China's leaders have fixed a target for economic
growth in 2007 of around 8 percent as part of plans made during their annual
Central Economic Work Conference, a top government economist said on Wednesday.
However, Zheng Xinli, an economist for the ruling Communist Party's policy
research office, said that the goal -- compared with 10.7 percent annual growth
in the first nine months of this year -- did not forebode a serious slowdown
"The central government set the target of around 8 percent because it cannot
set a very high target. If the target were 10, then the actual growth could be
12 percent," Zheng, who attended the conference, told reporters.
A government source said earlier this week that the closed-door meeting was
likely to aim for 9.3 percent growth next year.
Zheng said he personally still expected growth of around 10 percent in 2007,
and that he and other government economists were forecasting full-year growth
for 2006 to come in at 10.5 percent.
He said the central authorities had stressed during the meeting that China
needed to stick to a stable monetary and fiscal policy, and avoid tightening
monetary conditions too much.
Beijing had also urged local governments to focus their investment more on
the services sector and other industries that would spur consumption, and less
on those that are highly polluting or consume large amounts of energy.

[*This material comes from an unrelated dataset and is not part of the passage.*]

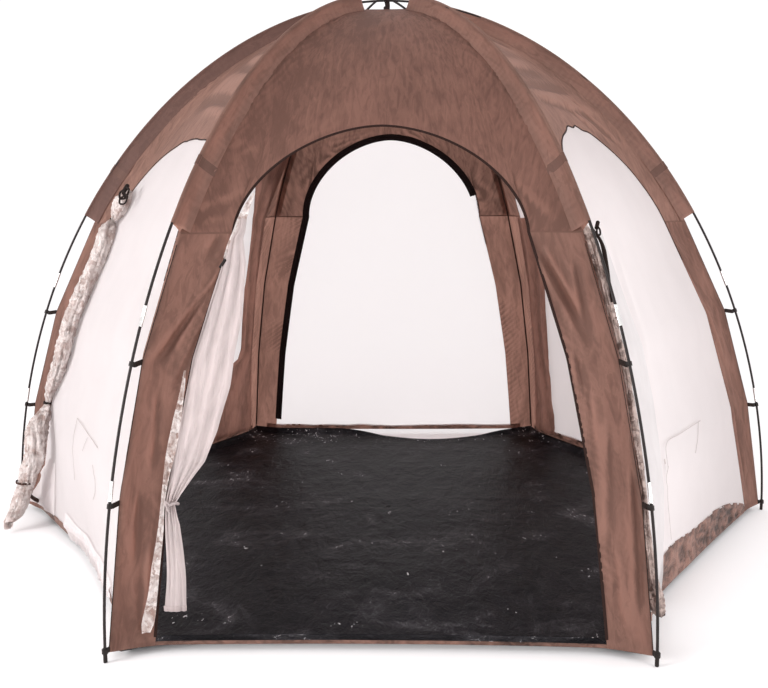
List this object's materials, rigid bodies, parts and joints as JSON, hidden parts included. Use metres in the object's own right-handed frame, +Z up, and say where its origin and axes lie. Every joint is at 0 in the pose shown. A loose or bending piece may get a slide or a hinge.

The government has been striving for some time now for greater energy
efficiency as part of a shift in China's growth model away from exports and
investment and towards consumption.
The 8 percent target was the same as the one announced for 2006 at the annual
session of parliament in March, but the strong growth in the first three
quarters puts the economy firmly on course to log full-year growth in double
digits for the fourth year in a row.